◆ GOAL:
Transcribe only the lines from the line with "world = obj.matrix_world.copy()" through the line with "for node in", exactly, counting both of those lines as part of the stretch.

--- Start ---

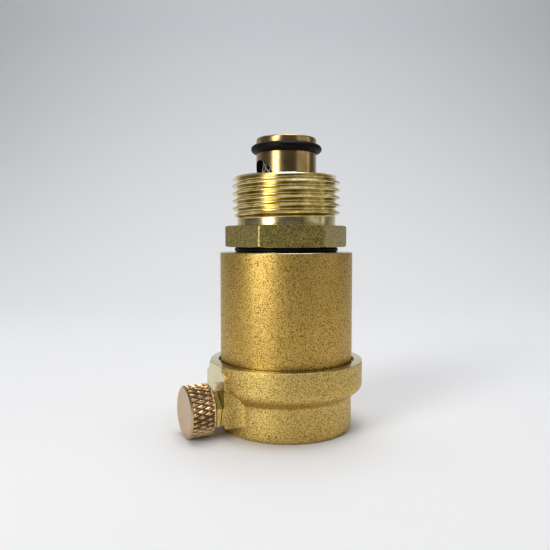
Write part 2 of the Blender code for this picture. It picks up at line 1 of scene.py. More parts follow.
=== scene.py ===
"""Looks of the automatic air vent: fine surfaces, materials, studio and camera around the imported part.

Lengths are in millimetres in the constants and the shape functions, and in metres in Blender.
The vent frame has its X axis out through the side boss; the vent axis has its Z axis along the knob.
"""

import math

import bmesh
import bpy
from mathutils import Matrix, Vector


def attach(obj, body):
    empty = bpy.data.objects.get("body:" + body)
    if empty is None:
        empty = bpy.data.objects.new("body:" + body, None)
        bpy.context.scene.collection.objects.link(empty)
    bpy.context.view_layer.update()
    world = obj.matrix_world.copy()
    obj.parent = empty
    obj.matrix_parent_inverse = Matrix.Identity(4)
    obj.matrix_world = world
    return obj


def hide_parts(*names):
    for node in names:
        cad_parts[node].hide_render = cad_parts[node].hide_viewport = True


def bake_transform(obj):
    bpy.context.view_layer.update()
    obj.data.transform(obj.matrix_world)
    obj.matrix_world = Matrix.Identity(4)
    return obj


MM = 0.001

# Cap and its side boss: the CAD's main sizes, with finer corners.
CAP_R = 16.168
STEP_Z = 8.25
COLLAR_Z = 10.45
COLLAR_R = 18.815
COLLAR_TOP = 16.939
COLLAR_EDGE = 0.18
CAP_FLOOR = 2.6
CAP_CAVITY_R = 13.6
CAP_LEDGE_Z = 9.2
CAP_BORE_R = 16.1
CAP_MOUTH_R = 16.8
CAP_MOUTH_Z = 15.8
CAP_MOUTH_LEAD = 0.4
VENT_AZIMUTH = math.radians(205.789)
VENT_Z = 6.3
FLAT_X = 18.75
BOSS_HALF = 6.0
BOSS_LOW = 2.8
BOSS_HIGH = 15.0
TAB_HALF = 4.25
BOSS_CORNER = 0.5
BOSS_EDGE = 0.4
BOSS_FILLET = 3.5
BOSS_END = math.radians(80)  # the boss reaches nothing beyond this turn from its middle line
TAB_SLOPE = 1.2
OUTLET_R = 2.3
OUTLET_END_X = 12.6
CHANNEL_R = 0.9
CHANNEL_END_X = 5.0

# Where the boss's fillet lifts the step under the collar, by height and by turn from the boss's middle.
STEP_LIFT = 2.2
STEP_LIFT_Z = (7.0, 13.0)
STEP_LIFT_LEADS = (0.6, 3.2)
STEP_LIFT_END = math.radians(30)
STEP_LIFT_SPAN = math.radians(11)

# Chamber.
BODY_R = 16.26
BODY_TOP = 43.322
BODY_LOW_Z = 15.95
CHAMBER_R = 14.0
CHAMBER_CEILING = 34.0
SPIGOT_R = 15.9
SPIGOT_LOW = 10.75
STOP_R = 6.4
STOP_TOP = 35.7
TAPPED_R = 12.0
TAPPED_LEAD = (0.2, 0.222)

# Inlet fitting.
HEX_CORNER_R = 15.161
HEX_Z = (44.524, 49.713)
HEX_TURN = math.radians(4.483)
HEX_EDGE = 0.9
HEX_FACE_R = 14.3
HEX_CHAMFER = 0.3
HEX_BORE_R = 12.2
THREAD_R = 13.2205
THREAD_ROOT_R = 12.06
THREAD_PITCH = 1.814
THREAD_FLANK = math.radians(27.5)
THREAD_PHASE_Z = 58.3
THREAD_START_Z = 51.2
THREAD_END_Z = 61.657
THREAD_CHAMFER = (0.7, 1.3)  # height, and fall for each millimetre of it
THREAD_RUN_OUT = 1.3
FITTING_MOUTH = (8.95, 60.4)
FITTING_BORE_R = 7.6
FITTING_BORE_LOW = 53.0
SPRING_BORE_R = 9.6
FITTING_LOW = 36.2
FITTING_SPIGOT_R = 11.75
NECK_R = 11.5
NECK_Z = (42.6, 49.0)
NECK_LEAD = 0.3
FITTING_RING = (12.2, 0.54, 43.923)  # middle radius, section radius, height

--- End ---

◆ THE COMPLETED TASK:
    world = obj.matrix_world.copy()
    obj.parent = empty
    obj.matrix_parent_inverse = Matrix.Identity(4)
    obj.matrix_world = world
    return obj


def hide_parts(*names):
    for node in names:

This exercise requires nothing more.